"Cherokee" (also known as "Cherokee (Indian Love Song)") is a jazz standard written by the British composer and band leader Ray Noble and published in 1938. It is the first of five movements in Noble's "Indian Suite" (Cherokee, Comanche War Dance, Iroquois, Seminole, and Sioux Sue).

Structure
The composition has a 64-bar AABA construction. The A-section harmony is straightforward by the standards of 1930s songs, but the B-section is more sophisticated. This is because "it cadences (via ii-7–V7–I progressions) into the keys of B Major, A Major and G Major before moving toward the B tonic."

Recordings
"Cherokee" has been recorded over the years by many jazz musicians and singers. Charlie Barnet and His Orchestra's 1939 version reached No. 15 on the pop charts; he later re-recorded it in Hi Fi stereo for Everest Records in 1958. It was later recorded by Charlie Parker, the Count Basie Orchestra, Duke Ellington, Sarah Vaughan (1955), Dakota Staton (1958), Art Tatum and Keely Smith.

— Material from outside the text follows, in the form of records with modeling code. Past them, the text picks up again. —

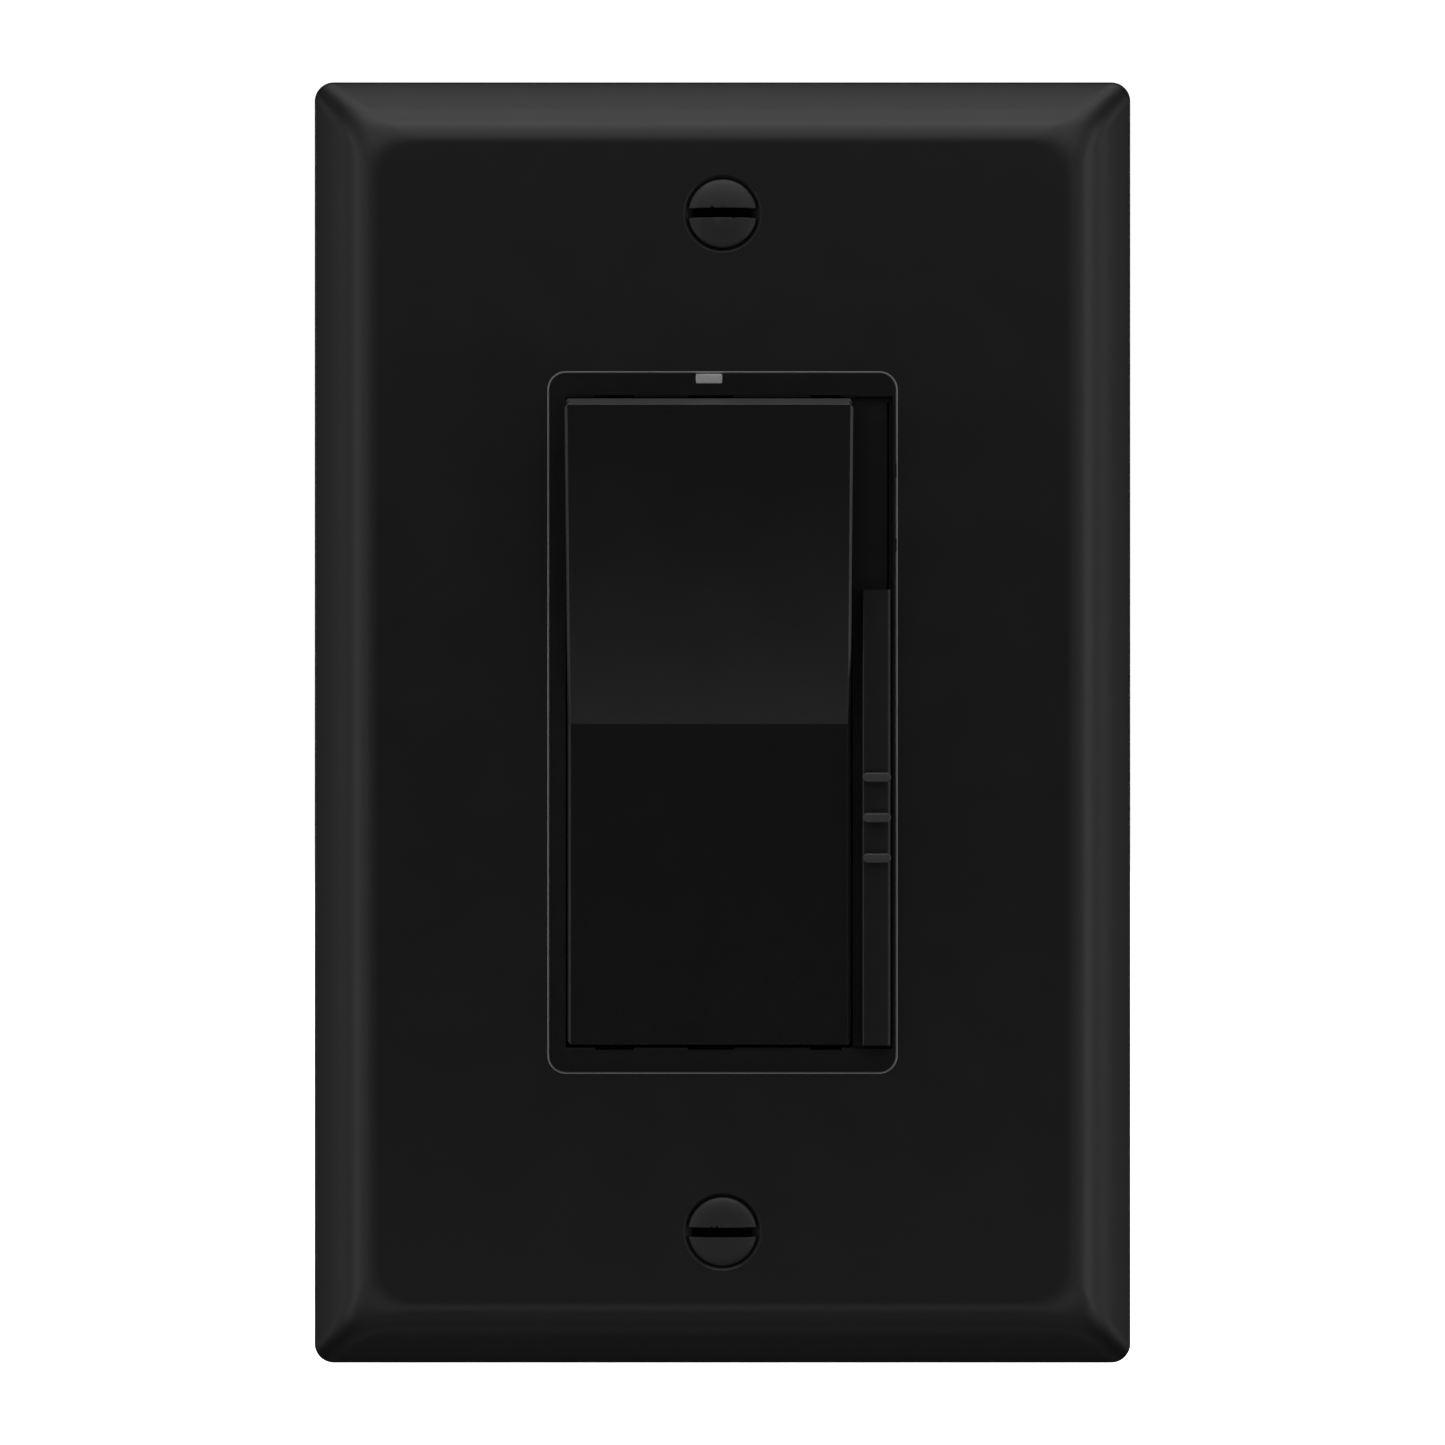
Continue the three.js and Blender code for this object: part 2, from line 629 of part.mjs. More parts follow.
function potLever() {
  const middle = (LEVER.low + LEVER.high) / 2;
  const gap = 0.05;
  const stalk = block(STEM.left + gap, STEM.right - gap, LEVER.front, LEVER.back, LEVER.low, LEVER.high);
  const { margin, half } = CARRIAGE;
  const carriage = block(
    POT.left + margin,
    POT.right - margin,
    CARRIAGE.front,
    CARRIAGE.back,
    middle - half,
    middle + half,
  );
  const wipers = [-1, 1].map((side) => {
    const x = (STEM.left + STEM.right) / 2 + side * WIPER.offset;
    const across = [x - WIPER.half, x + WIPER.half];
    return block(...across, WIPER.front, WIPER.back, middle - WIPER.length / 2, middle + WIPER.length / 2);
  });
  return join(stalk, carriage, ...wipers);
}

// ---------------------------------------------------------------- housing and terminals

const TERMINALS = [
  { name: 'line', side: -1, z: 14 },
  { name: 'traveller', side: -1, z: -14 },
  { name: 'load', side: 1, z: -14 },
];

// A block between two distances from the centre line, on the left or right side.
function sideBlock(side, near, far, y0, y1, z0, z1) {
  const [x0, x1] = [side * near, side * far].sort((a, b) => a - b);
  return block(x0, x1, y0, y1, z0, z1);
}

// The slots that let warm air out at the back, and the bores that take the housing screws.
const VENT = { count: 4, width: 14, height: 2, pitch: 6, middle: 20 };
const COLUMN_SCREW = { seat: 2, mouth: 2.8 };

function ventSlots() {
  const { count, width, height, pitch, middle } = VENT;
  const { back, wall } = HOUSING;
  return Array.from({ length: count }, (_, i) => {
    const z = middle + (i - (count - 1) / 2) * pitch;
    return block(-width / 2, width / 2, back - wall - 1, back + 1, z - height / 2, z + height / 2);
  });
}

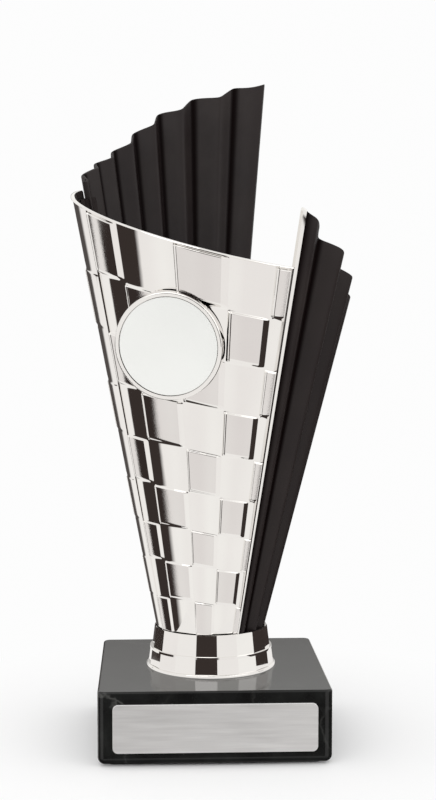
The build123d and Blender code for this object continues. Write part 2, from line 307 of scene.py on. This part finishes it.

The song has also been covered as an instrumental by Biréli Lagrène, Bud Powell (1950), Clifford Brown, Don Byas, Stan Getz, Lionel Hampton, Harry James, Christian McBride, Chet Atkins, Kamasi Washington on his album The Epic (2015), and by Johnny Smith on his album Moonlight in Vermont.

The difficulty of improvising on the harmony of the B-section meant that many early soloists avoided improvising during it.

Influence
Charlie Parker used this song for the basis of his 1945 composition "Ko-Ko". While playing "Cherokee", he said that "I found that by using the higher intervals of a chord as a melody line and backing them with appropriately related changes, I could play the thing I'd been hearing." He had played that piece so many times that by the end he hated it, but he had mastered the chords perfectly in all 12 keys. "Ko-Ko" has a partially improvised head and the chords are based on "Cherokee".

It also formed the basis of Buddy DeFranco "Swinging the Indian".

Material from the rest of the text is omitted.